Średniowieczne bitwy przypominały poniekąd grę w szachy grane w teatrze. Miały ustalone reguły, przebieg, szyk i dramaturgię. Najpierw szły piony, potem figury. Spektakl był wyreżyserowany. Nawet gawiedź (kibice) miała tam swoje miejsca - loże, galerie i parter. Ze wzgórz i okolic można było obserwować przedstawienie...
Wygrywał liczebniejszy, lepiej wytrenowany, zmyślniejszy, bogatszy...
A tu jeb-pierdut... ten dzikus Jogiałła (cyt.:) "wykorzystał do szarpania lekką jazdę litewską i tatarską, a następnie rozbił przy pomocy własnego rycerstwa" kwiat rycerstwa europejskiego. Zastosował klasyczną wojnę podjazdową, PARTYZANCKĄ! Zamiast grać w szachy, przeszedł na WARCABY! Czyli uprawiał gry, które pozwoliły mu wygrać na WŁASNYM TERENIE. Jak tubylcy w Iraku, Afganistanie, Wietnamie... bo już nie w Jugosławii, która podporządkowała się regułom "demokratycznego" najeźdźcy...
Może dlatego ta wygrana bitwa nie mogła być spożytkowana i skonsumowana do końca, bo nawet z Watykanu podniósł się szmer zdziwienia, niezadowolenia i zniecierpliwienia.
A dzikus widząc, że nie ma szans w tym teatrze... grał wg własnego scenariusza, na miarę aktorów, kostiumów, zapotrzebowania...
(*_*)
Pamiętajmy również o walkach na Żmudzi.

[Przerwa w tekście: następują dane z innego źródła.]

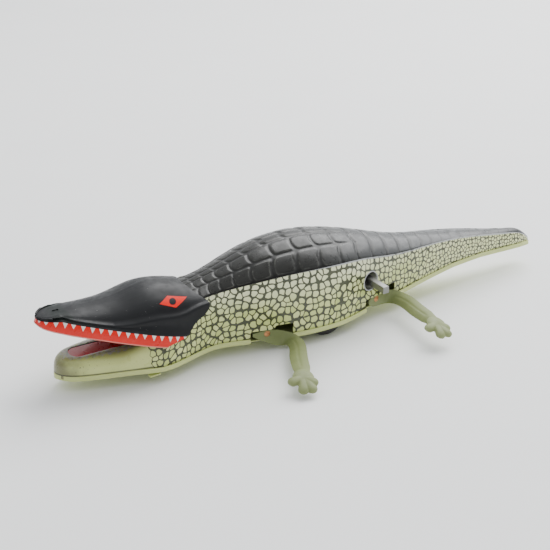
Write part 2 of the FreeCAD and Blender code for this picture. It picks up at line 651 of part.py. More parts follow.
PAWS = {"front": ((1.6, 44.4, -2.9), -90.0), "rear": ((1.2, 40.5, -0.9), -97.0)}


def leg_strip(stations):
    """A ribbon of sheet lofted through its stations."""
    thick = dim("leg_sheet")
    wires = []
    for i, ((x, out, z), width_way, width) in enumerate(stations):
        before, after = stations[max(i - 1, 0)][0], stations[min(i + 1, len(stations) - 1)][0]
        along = Vec(after[0] - before[0], -(after[1] - before[1]), after[2] - before[2])
        across = Vec(width_way[0], -width_way[1], width_way[2]).normalize()
        normal = across.cross(along).normalize()
        centre = Vec(x, -out, z)
        half = across * (width / 2)
        depth = normal * thick
        if depth.y < 0 and i < 4:
            depth = depth * -1
        wires.append(Part.makePolygon([centre - half, centre + half, centre + half + depth,
                                       centre - half + depth, centre - half]))
    return Part.makeLoft(wires, True, True)


def paw(end):
    """A flat paw with a thumb and three toes."""
    (x, out, z), heading = PAWS[end]
    palm = Part.makeCylinder(4.6, 1.6, Vec(0, 0, -0.4))
    toes = []
    for angle, reach, radius in ((-80, 5.8, 2.4), (-20, 6.8, 2.6), (16, 7.0, 2.6), (50, 5.0, 2.5)):
        turn = math.radians(angle)
        centre = Vec(reach * math.cos(turn), reach * math.sin(turn), -0.4)
        toes.append(Part.makeCylinder(radius, 1.6, centre))
        web = Part.makeBox(reach, 3.6, 1.6, Vec(0, -1.8, -0.4))
        web.rotate(Vec(), Vec(0, 0, 1), angle)
        toes.append(web)
    piece = palm.fuse(toes).removeSplitter()
    piece.rotate(Vec(), Vec(0, 0, 1), heading)
    piece.rotate(Vec(), Vec(1, 0, 0), PAW_DROOP)
    piece.translate(Vec(x, -out, z))
    return piece


def leg(end, side):
    """A stamped leg with its lug and pin, swung to where this side's leg stands at rest."""
    stations = FRONT_LEG if end == "front" else REAR_LEG
    rest_tilt = dim("swing") / 2 if end == "front" else -dim("swing") / 2
    thick, reach = dim("leg_sheet"), dim("lug_height")
    lug = slab(-2.4, 2.4, 0, thick, 0, reach).fuse(disc(0, reach, 2.4, 0, thick))
    link_y = dim(f"{end}_link_y")
    pin_length = dim(f"{end}_rivet_y") - link_y + 0.4
    lug = lug.fuse(disc(0, reach, dim("small_pin"), 0, pin_length))
    lug.rotate(Vec(), Vec(0, 1, 0), rest_tilt)
    piece = leg_strip(stations).fuse([lug, paw(end)])
    piece = piece.cut(disc(0, 0, dim("rivet_radius") + dim("running_gap"), -3, 3)).removeSplitter()
    if side == "right":
        piece.rotate(Vec(), Vec(0, 1, 0), -2 * rest_tilt)
    return set_in(piece, end, side)


def leg_bracket(end):
    """An ear that stands on the belly pan behind a leg and takes its rivet."""
    rivet_z = dim(f"{end}_rivet_z")
    floor = dim("floor_height") + SKIN + (1.9 if end == "rear" else 0.0)
    bottom = floor - rivet_z
    ear = slab(-3, 3, 1.2, 2.0, bottom, 3)
    foot = slab(-3, 3, 1.2, 5.2, bottom, bottom + 0.8)
    return ear.fuse(foot).cut(disc(0, 0, dim("rivet_radius") + PRESS, -3, 3)).removeSplitter()


def leg_rivet():
    shank = disc(0, 0, dim("rivet_radius"), -0.15, 2.0)
    dome = Part.makeSphere(2.2, Vec(0, 1.05, 0)).common(disc(0, 0, dim("rivet_head"), -1.2, -0.15))
    return shank.fuse(dome).removeSplitter()


def link(end, side):
    """A flat link from a crank pin to a leg's lug pin."""
    way = 1 if (end == "front") == (side == "left") else -1
    throw = link_throw()
    crank_point = (SECOND[0] + way * throw, SECOND[1])
    lug_z = dim("lug_height") * (1 + math.cos(math.radians(dim("swing") / 2))) / 2
    y_high = -dim(f"{end}_link_y")
    y_low = y_high - dim("link_sheet")
    inwards = dim(f"{end}_rivet_y") + (y_low + y_high) / 2
    pin_x = dim(f"{end}_rivet_x") + inwards * math.tan(math.radians(dim(f"{end}_plan")))
    lug_point = (pin_x + way * throw, dim(f"{end}_rivet_z") + lug_z)
    strip = strip_between(*crank_point, *lug_point, dim("link_width"), y_low, y_high)
    eyes = [disc(*point, 2.0, y_low, y_high) for point in (crank_point, lug_point)]
    holes = disc(*crank_point, dim("small_pin") + 0.2, -30, 0).fuse(
        disc(*lug_point, dim("small_pin") + 0.3, -30, 0))
    piece = strip.fuse(eyes).cut(holes).removeSplitter()
    return piece if side == "left" else mirrored(piece)


def make_legs():
    rivets = []
    for end in ("front", "rear"):
        for side in ("left", "right"):
            feature(f"leg_{end}_{side}", leg(end, side))
            feature(f"link_{end}_{side}", link(end, side))
            feature(f"leg_bracket_{end}_{side}", set_in(leg_bracket(end), end, side))
            rivets.append(set_in(leg_rivet(), end, side))
    feature("leg_rivets", Part.makeCompound(rivets))


# --- the whole toy ---------------------------------------------------------------------------------

feature("body_shell", body_shell())
feature("belly_pan", belly_pan())
feature("head_shell", head_shell())
feature("head_bracket", head_bracket())
keep(rod("jaw_pin", "jaw_pin_radius", "2 * jaw_pin_half", "jaw_pin_x", "0 - jaw_pin_half", "jaw_pin_z"), "jaw_pin")
feature("jaw_rod", jaw_rod())
make_motor()
make_wheels()
make_legs()

doc.recompute()
for thing in doc.Objects:
    if {"Invalid", "Error"} & set(thing.State):
        raise RuntimeError(f"{thing.Label} failed: {thing.State}")
for piece in SUBPARTS:
    if piece.Shape.isNull() or not piece.Shape.isValid() or not piece.Shape.Solids:
        raise RuntimeError(f"{piece.Label} has no valid solid")

os.makedirs("parts", exist_ok=True)
for piece in SUBPARTS:
    piece.Shape.exportStep(f"parts/{piece.Label}.step")
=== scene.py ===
import json
import math

import bpy
import numpy as np
from mathutils import Matrix, Vector


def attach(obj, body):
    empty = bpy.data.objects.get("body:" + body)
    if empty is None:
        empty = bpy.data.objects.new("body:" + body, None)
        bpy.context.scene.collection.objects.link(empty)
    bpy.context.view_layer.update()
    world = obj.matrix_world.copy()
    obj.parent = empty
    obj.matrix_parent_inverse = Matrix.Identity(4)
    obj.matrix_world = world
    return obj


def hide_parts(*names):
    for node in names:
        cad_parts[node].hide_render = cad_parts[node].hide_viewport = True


# Looks of the clockwork tinplate crocodile. Lengths are in millimetres, scaled on the way into each
# mesh. +X is towards the tail, -Y is the left flank, +Z is up, and the floor is z = 0.

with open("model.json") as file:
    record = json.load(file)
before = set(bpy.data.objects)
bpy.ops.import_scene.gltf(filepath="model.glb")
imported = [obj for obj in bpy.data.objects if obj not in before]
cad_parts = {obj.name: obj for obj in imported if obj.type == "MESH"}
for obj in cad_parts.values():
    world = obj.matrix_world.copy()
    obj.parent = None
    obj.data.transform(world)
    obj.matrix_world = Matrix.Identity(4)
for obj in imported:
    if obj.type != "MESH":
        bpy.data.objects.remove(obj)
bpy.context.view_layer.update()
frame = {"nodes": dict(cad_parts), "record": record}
MM = 0.001


# --- curves and meshes ---

def spline(xs, ys):
    """A natural cubic spline through the points, as a function of x that works on arrays."""
    xs, ys = np.asarray(xs, float), np.asarray(ys, float)
    step, count = np.diff(xs), len(xs)
    matrix, right = np.eye(count), np.zeros(count)
    for i in range(1, count - 1):
        matrix[i, i - 1:i + 2] = step[i - 1], 2 * (step[i - 1] + step[i]), step[i]
        right[i] = 6 * ((ys[i + 1] - ys[i]) / step[i] - (ys[i] - ys[i - 1]) / step[i - 1])
    curve = np.linalg.solve(matrix, right)

    def at(x):
        x = np.clip(x, xs[0], xs[-1])
        i = np.clip(np.searchsorted(xs, x) - 1, 0, count - 2)
        after, before = x - xs[i], xs[i + 1] - x
        bent = (curve[i] * before ** 3 + curve[i + 1] * after ** 3) / (6 * step[i])
        return (bent + (ys[i] / step[i] - curve[i] * step[i] / 6) * before
                + (ys[i + 1] / step[i] - curve[i + 1] * step[i] / 6) * after)
    return at


def along(points):
    """Smooth functions of 0..1, one for each column of a table of points, spaced by chord."""
    points = np.asarray(points, float)
    chords = np.linalg.norm(np.diff(points[:, :2], axis=0), axis=1)
    knots = np.concatenate([[0], np.cumsum(chords)]) / chords.sum()
    return [spline(knots, column) for column in points.T]


def smooth(low, high, value):
    """0 below low, 1 above high, and an S-shaped rise between them."""
    t = np.clip((value - low) / (high - low), 0, 1)
    return t * t * (3 - 2 * t)


def circle(count):
    """Evenly spaced angles once round."""
    return np.linspace(0, 2 * np.pi, count, endpoint=False)


def grid_faces(rows, columns, wrap=False):
    """Quads of a grid of points, row by row. wrap joins each row's end to its start."""
    last = columns if wrap else columns - 1
    i, j = np.meshgrid(np.arange(rows - 1), np.arange(last), indexing="ij")
    after = (j + 1) % columns
    start, below = i * columns, (i + 1) * columns
    quads = [start + j, start + after, below + after, below + j]
    return np.stack(quads, -1).reshape(-1, 4)


def rotate(a, b, angle):
    """The coordinates a and b turned by an angle in their plane, a towards b."""
    cos, sin = math.cos(angle), math.sin(angle)
    return a * cos - b * sin, a * sin + b * cos


def add(name, data):
    """A new object in the scene."""
    obj = bpy.data.objects.new(name, data)
    bpy.context.scene.collection.objects.link(obj)
    return obj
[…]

Krzyżacy siedzący w warownych obozach oraz starający się kontrolować główne trakty i Żmudzini atakujący ich patrole czy mniejsze posterunki, wspierani przez zagranicznych bojowników z Polski i Rusi. Co to nam przypomina? :)
sytuacja była taka jasna. Po stronie Krzyżaków walczyli chociażby Polacy z Pomorza, zaś po stronie Jagiełły niemieccy mieszczanie z Krakowa. Dzielenie członków tej bitwy według narodowości jest błędem. Także koncepcja strony krzyżackiej jako "NATO" jest nadużyciem, bo wynikałoby z niej, że Polska była traktowana jako kraj załóżmy muzułmański czy pogański, a jak do tego mają się poselstwa, udziały w synodach, zjazdach itp. Bitwa grunwaldzka nie była więc przejawem podziału Europy na zachodnią i wschodnią, stworzenia się silnego bloku, bo gdy rycerze angielscy i francuscy walczyli ramię w ramię pod Grunwaldem po stronie Krzyżaków, na zachodzie tłukli się w ramach wojny stuletniej. Polska była krajem Europy zachodniej, zaś powodem walki wielu obcokrajowców po stronie Krzyżaków były ich wpływy i silna dyplomacja na wielu dworach.
Na własnym terenie, w swoich kniejach i puszczach - PARTYZANCI (albo terroryści jak kto woli), ubrani w łapcie skóry bobrowe oraz dzierżący zwykłe łuki i dzidy... mieli czelność gonić kulturalnych, cywilizowanych, odpicowanych w przecudne ciuchy (zbroje, czyli mundury) i uzbrojonych po zęby i zakute łby w miecze ze stali damasceńskiej (dobrze mówię?) - ZŁODZIEI, którzy chcieli się nażreć miodu (czyli nachłeptać ropy) z polskich, żmudzkich i litewskich barci...
A... takiego wała!!!
(*_*)
więc porównując ją do dzisiejszej sytuacji, stawiasz Irakijczyków/Afgańczyków na równi z NATO, tyle, że pod różnymi sztandarami, pod którymi i tak większość zawsze walczyła i walczy z musu a nie z przekonania.
Symbol na fladze NATO wpisuje się nawet geometrycznie w znak krzyża ( http://pl.wikipedia.org/wiki/Flaga_NATO ) ;-).
Ten post jest pisany z przymrużeniem oka, nie oczekuj analizy historycznej od bloga. Niemniej Krzyżacy rzeczywiście używali propagandy krucjatowej, a Jagiełłę próbowali przedstawić jako nieprawdziwego chrześcijanina, sprzymierzonego z poganami (Polska była dla nich jednym z "państw bandyckich"). W ten sposób mogli pozyskać do swoich celów ówczesną "koalicję chętnych".
W latach 90., gdy ważyła się kwestia wstąpienia Polski do Paktu Północnoatlantyckiego, żartowano wśród studentów historii:
- Co zrobił Konrad Mazowiecki?
- Sprowadził NATO do Polski.
co oznacza, że jeszcze wtedy była wyższa świadomość. Strach pomyśleć, co będzie za następne 10-20 lat.